Does the evident disparity between the municipal corporation's documented climate adaptation strategies and the palpable on‑ground realities not compel a rigorous judicial inquiry into whether statutory mandates concerning public health, environmental safety, and equitable service provision have been willfully neglected, thereby rendering the administration vulnerable to claims of administrative dereliction and potential liability under the State's Urban Governance Act? Moreover, might the prolonged reliance on antiquated infrastructural schematics, the failure to actualize the promised cooling‑shelter network, and the alleged procedural obstinacy observed in budgetary approvals not together constitute a breach of the procedural fairness obligations enshrined in the municipal code, thereby obliging oversight bodies to consider remedial orders, fiscal penalties, or even the suspension of senior officials pending a comprehensive audit?

In light of the demonstrable correlation between the city's failure to secure reliable water and electricity supplies during extreme heat episodes and the consequent escalation in morbidity, can the legislature justifiably demand that the municipal corporation produce a transparent, time‑bound corrective action plan, subject to periodic parliamentary oversight, before further erosion of public trust legitimizes an extraordinary intervention by the state’s Department of Urban Affairs?
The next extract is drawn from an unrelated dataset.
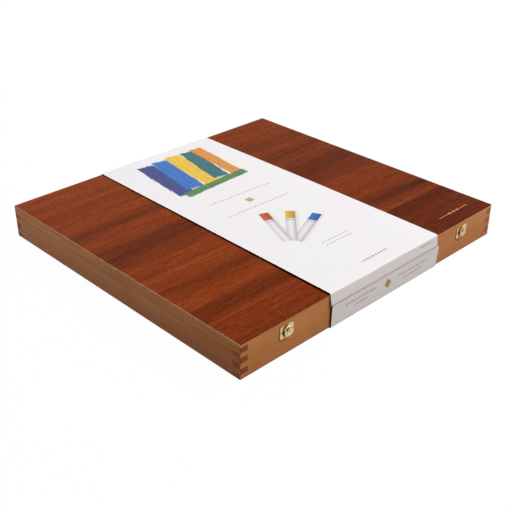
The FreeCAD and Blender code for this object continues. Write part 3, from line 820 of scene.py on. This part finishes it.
def tray_edges(y, z):
    """The lower part's edges: its front flap flares to the right and has rounded top corners."""
    back_left, back_right = spine_edges(y, z)
    forward = share_between(-y, -half_depth, half_depth)
    left = back_left + (band_left + apron_left_in - back_left) * forward
    right = back_right + (band_right + apron_right_out - back_right) * forward
    right += apron_flare * share_between(z, 0, base_top) * forward
    if y < 0:
        corner = share_between(z, apron_top - apron_corner, apron_top)
        in_front = share_between(-y, half_depth - apron_turn, half_depth)
        narrow = (1 - math.sqrt(1 - corner ** 2)) * max(in_front, corner)
        left += apron_left_corner * narrow
        right -= apron_right_corner * narrow
    return left, right


def cover_wave(share, y, z):
    """How the upper part stands off: lifted at its left edge, lightly waved."""
    free = share_between(z, lid_low, lid_top)
    if y > 0:
        free = share_between(z, hinge_z + spine_reach, lid_top)
    forward = share_between(-y, -half_depth, half_depth)
    edge = 1 - share_between(share, 0, cover_lift_share)
    lift = (cover_lift + cover_front_lift * forward) * edge ** 2
    bulge = cover_bulge * math.sin(math.pi * share)
    at_back = share_between(y, half_depth - rear_curl_reach, half_depth)
    lift += rear_curl * at_back * math.sin(math.pi * share_between(share, *rear_curl_shares)) ** 2
    place = Vector((share * ripple_across, y * ripple_along, ripple_seed))
    ripple = cover_ripple * noise.noise(place)
    return Vector((0, 0, (lift + bulge * forward + ripple) * free))


def no_wave(share, y, z):
    return Vector((0, 0, 0))


def tray_wave(share, y, z):
    """The lower flap bows a little and stands off more at its ends."""
    in_front = share_between(-y, half_depth, half_depth + apron_wave_reach)
    height = share_between(z, card_thickness, apron_wave_top)
    bow = apron_bow * math.sin(math.pi * height) * math.sin(math.pi * share)
    left_end = share_between(share, apron_left_lift_share, 0)
    right_end = share_between(share, 1 - apron_right_lift_share, 1)
    ends = apron_lift * height * max(left_end, right_end)
    return Vector((0, -(bow + ends) * in_front, 0))


def card_band():
    card = white_card()
    half_card = card_thickness / 2
    back = half_depth + spine_gap + half_card
    cover_z = lid_top + cover_gap + half_card
    rim_z = lid_low - half_card
    upper = [
        (-half_depth + tuck_depth, rim_z),
        (-half_depth - flap_gap_bottom - half_card, rim_z),
        (-half_depth - flap_gap_top - half_card, cover_z),
        (back, cover_z),
        (back, hinge_z + spine_reach),
    ]
    upper_radii = (0, tuck_round, front_fold_round, back_fold_round, 0)
    upper_nodes = ["card_band_lid_half"]
    card_piece("band_cover", upper, upper_radii, cover_edges, cover_wave, "lid", upper_nodes, card)
    rim_z = base_top + half_card
    brow = Vector((-half_depth - apron_gap_top - half_card, apron_top + half_card))
    foot = Vector((-half_depth - apron_gap_bottom - half_card, half_card))
    corner_steps = 6
    lower = [(-half_depth + tuck_depth, rim_z), (-half_depth, rim_z), brow]
    for step in range(1, corner_steps + 1):
        down = apron_corner * step / corner_steps
        lower.append(brow.lerp(foot, down / (brow.y - foot.y)))
    lower += [foot, (back, half_card), (back, hinge_z - spine_reach)]
    lower_radii = (0, apron_round, brow_round, *[0] * corner_steps, under_round, back_fold_round, 0)
    lower_nodes = ["card_band_base_half"]
    card_piece("band_tray", lower, lower_radii, tray_edges, tray_wave, "base", lower_nodes, card)
    low, high = hinge_z - spine_reach, hinge_z + spine_reach
    steps = 24
    spine = [(back, low + (high - low) * step / steps) for step in range(steps + 1)]
    flat = [0] * (steps + 1)
    piece = card_piece("band_spine", spine, flat, spine_edges, no_wave, None, [], card)
    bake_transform(piece)


def rounded_stations(low, high, radius, step):
    """Grid lines from low to high, closer where the edge is rounded."""
    near_edge = [0.0, 0.08, 0.25, 0.5, 0.75, 1.0]
    inner = max(1, math.ceil((high - low - 2 * radius) / step))
    values = [low + radius * share for share in near_edge]
    span = high - low - 2 * radius
    values += [low + radius + span * index / inner for index in range(1, inner)]
    values += [high - radius * share for share in reversed(near_edge)]
    return values


def soft_block(name, low, high, radius, step, wave, body, node, material):
    """A block with rounded edges and a slightly uneven skin."""
    lines = [rounded_stations(low[axis], high[axis], radius, step) for axis in range(3)]
    points, faces = [], []
    for axis in range(3):
        first, second = [other for other in range(3) if other != axis]
        for side in (low[axis], high[axis]):
            start = len(points)
            for a in lines[first]:
                for b in lines[second]:
                    point = [0.0, 0.0, 0.0]
                    point[axis], point[first], point[second] = side, a, b
                    core = Vector(
                        min(max(point[k], low[k] + radius), high[k] - radius) for k in range(3)
                    )
                    off = Vector(point) - core
                    if off.length > 0:
                        off = off.normalized() * radius
                    place = core + off
                    skin = noise.noise(place * block_grain) * wave - wave
                    points.append(place + off.normalized() * skin)
            count = len(lines[second])
            for i in range(len(lines[first]) - 1):
                for j in range(count - 1):
                    a = start + i * count + j
                    faces.append((a, a + 1, a + count + 1, a + count))
    piece = build_mesh(name, points, faces, material, body)
    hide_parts(node)


def bed_outline(low, high):
    """The bed's section in X and Z, anticlockwise, with a round groove for each stick."""
    lip = 0.9 * mm
    dip = 0.3 * lip
    outline = [(low.x, low.z), (high.x, low.z), (high.x, high.z - lip)]
    outline += [(high.x - dip, high.z - dip), (high.x - lip, high.z)]
    steps = 20
    for column in reversed(range(column_count)):
        x = -inner_half_width + (column + 0.5) * column_pitch
        outline.append((x + groove_radius + lip, high.z))
        outline.append((x + groove_radius + 0.35 * lip, high.z - dip))
        outline.append((x + groove_radius, high.z - lip))
        for step in range(steps + 1):
            angle = -math.pi * step / steps
            outline.append((x + groove_radius * math.cos(angle), stick_z + groove_radius * math.sin(angle)))
        outline.append((x - groove_radius, high.z - lip))
        outline.append((x - groove_radius - 0.35 * lip, high.z - dip))
        outline.append((x - groove_radius - lip, high.z))
    outline += [(low.x + lip, high.z), (low.x + dip, high.z - dip), (low.x, high.z - lip)]
    return outline


def foam_bed(row_name, material):
    """One grooved bed, run along Y, softened at both ends."""
    node = f"foam_bed_{row_name}"
    low, high = (Vector(corner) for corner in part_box(node))
    outline = [Vector(point) for point in bed_outline(low, high)]
    count = len(outline)
    normals = []
    for index, point in enumerate(outline):
        along = (outline[(index + 1) % count] - outline[index - 1]).normalized()
        normals.append(Vector((along.y, -along.x)))
    end = 0.7 * mm
    stations = rounded_stations(low.y, high.y, end, 8 * mm)
    points, faces = [], []
    for y in stations:
        depth = min(y - low.y, high.y - y, end)
        inset = end - math.sqrt(max(0.0, end ** 2 - (end - depth) ** 2))
        for point, normal in zip(outline, normals):
            skin = bed_skin * (noise.noise(Vector((point.x, y, point.y)) * bed_grain) - 1)
            moved = point - normal * (inset - skin)
            points.append((moved.x, y, moved.y))
    for station in range(len(stations) - 1):
        for index in range(count):
            a, b = station * count + index, station * count + (index + 1) % count
            faces.append((a, b, b + count, a + count))
    faces.append(tuple(reversed(range(count))))
    faces.append(tuple(range((len(stations) - 1) * count, len(stations) * count)))
    piece = build_mesh(f"soft_bed_{row_name}", points, faces, material, "base")
    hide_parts(node)


def foam_pieces():
    foam = fine_foam()
    for row_name in ("front", "middle", "back"):
        foam_bed(row_name, foam)
    for row_name in ("front", "middle"):
        node = f"foam_strip_behind_{row_name}"
        low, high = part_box(node)
        radius, step, wave = 0.8 * mm, 8 * mm, 0.06 * mm
        soft_block(f"soft_strip_{row_name}", low, high, radius, step, wave, "base", node, foam)
    node = "lid_foam_pad"
    low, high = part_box(node)
    radius, step, wave = 1.4 * mm, 9 * mm, 0.15 * mm
    soft_block("soft_lid_pad", low, high, radius, step, wave, "lid", node, foam)


def aim_camera():
    forward = Vector(
        (
            math.sin(camera_yaw) * math.cos(camera_pitch),
            math.cos(camera_yaw) * math.cos(camera_pitch),
            -math.sin(camera_pitch),
        )
    )
    right = Vector((math.cos(camera_yaw), -math.sin(camera_yaw), 0))
    up = right.cross(forward)
    turn = Matrix((right, up, -forward)).transposed() @ Matrix.Rotation(camera_roll, 3, "Z")
    data = bpy.data.cameras.new("camera")
    data.lens = camera_lens
    data.sensor_width = 36
    data.clip_start = 0.01
    camera = bpy.data.objects.new("camera", data)
    camera.matrix_world = Matrix.Translation(camera_place) @ turn.to_4x4()
    bpy.context.scene.collection.objects.link(camera)
    bpy.context.scene.camera = camera


def soft_lamp(name, place, size, power, colour):
    data = bpy.data.lights.new(name, "AREA")
    data.shape = "SQUARE"
    data.size = size
    data.energy = power
    data.color = colour
    lamp = bpy.data.objects.new(name, data)
    lamp.location = place
    lamp.rotation_euler = (-Vector(place)).to_track_quat("-Z", "Y").to_euler()
    bpy.context.scene.collection.objects.link(lamp)


def seen_rays(nodes, links):
    """1 for rays that show the background itself, straight or in a reflection."""
    path = nodes.new("ShaderNodeLightPath")
    share = path.outputs["Is Camera Ray"]
    for other in ("Is Glossy Ray", "Is Transmission Ray"):
        largest = nodes.new("ShaderNodeMath")
        largest.operation = "MAXIMUM"
        links.new(share, largest.inputs[0])
        links.new(path.outputs[other], largest.inputs[1])
        share = largest.outputs[0]
    return share


def pale_world():
    world = bpy.data.worlds.new("studio")
    bpy.context.scene.world = world
    world.use_nodes = True
    nodes, links = world.node_tree.nodes, world.node_tree.links
    nodes.clear()
    seen, cast = nodes.new("ShaderNodeBackground"), nodes.new("ShaderNodeBackground")
    seen.inputs["Color"].default_value = (1, 1, 1, 1)
    cast.inputs["Color"].default_value = (1.0, 0.9, 0.88, 1)
    cast.inputs["Strength"].default_value = 0.35
    mixed, output = nodes.new("ShaderNodeMixShader"), nodes.new("ShaderNodeOutputWorld")
    links.new(seen_rays(nodes, links), mixed.inputs[0])
    links.new(cast.outputs[0], mixed.inputs[1])
    links.new(seen.outputs[0], mixed.inputs[2])
    links.new(mixed.outputs[0], output.inputs["Surface"])


def pale_floor():
    material = bpy.data.materials.new("pale_floor")
    material.use_nodes = True
    nodes, links = material.node_tree.nodes, material.node_tree.links
    nodes.clear()
    glow, matt = nodes.new("ShaderNodeEmission"), nodes.new("ShaderNodeBsdfDiffuse")
    shown = nodes.new("ShaderNodeMixShader")
    glow.inputs["Color"].default_value = (1, 1, 1, 1)
    glow.inputs["Strength"].default_value = 1.08
    matt.inputs["Color"].default_value = (0.3, 0.3, 0.3, 1)
    share = nodes.new("ShaderNodeMath")
    share.operation = "MULTIPLY"
    share.inputs[1].default_value = 0.9
    links.new(seen_rays(nodes, links), share.inputs[0])
    links.new(share.outputs[0], shown.inputs[0])
    links.new(matt.outputs[0], shown.inputs[1])
    links.new(glow.outputs[0], shown.inputs[2])
    output = nodes.new("ShaderNodeOutputMaterial")
    links.new(shown.outputs[0], output.inputs["Surface"])
    reach = 6.0
    mesh = bpy.data.meshes.new("floor")
    corners = [(-reach, -reach, 0), (reach, -reach, 0), (reach, reach, 0), (-reach, reach, 0)]
    mesh.from_pydata(corners, [], [(0, 1, 2, 3)])
    mesh.materials.append(material)
    floor = bpy.data.objects.new("floor", mesh)
    floor.location.z = -0.05 * mm
    bpy.context.scene.collection.objects.link(floor)


def light_scene():
    pale_world()
    pale_floor()
    soft_lamp("key", (2.1, -1.6, 3.2), 1.45, 133, (0.98, 1.0, 1.02))
    soft_lamp("back", (0.5, 1.7, 1.3), 1.2, 6, (1.0, 1.0, 1.0))


aim_camera()
light_scene()
dress_frame()
foam_pieces()
card_band()
bpy.context.scene.view_settings.view_transform = "Standard"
Finally, does the recurring pattern of promising but unfulfilled infrastructural projects, coupled with the apparent immunities afforded to municipal officers under existing indemnity provisions, not raise the specter of systemic reform, thereby urging policymakers to contemplate statutory amendments that would tighten evidentiary standards for public grievance redressal and impose unequivocal accountability for future climate‑induced crises?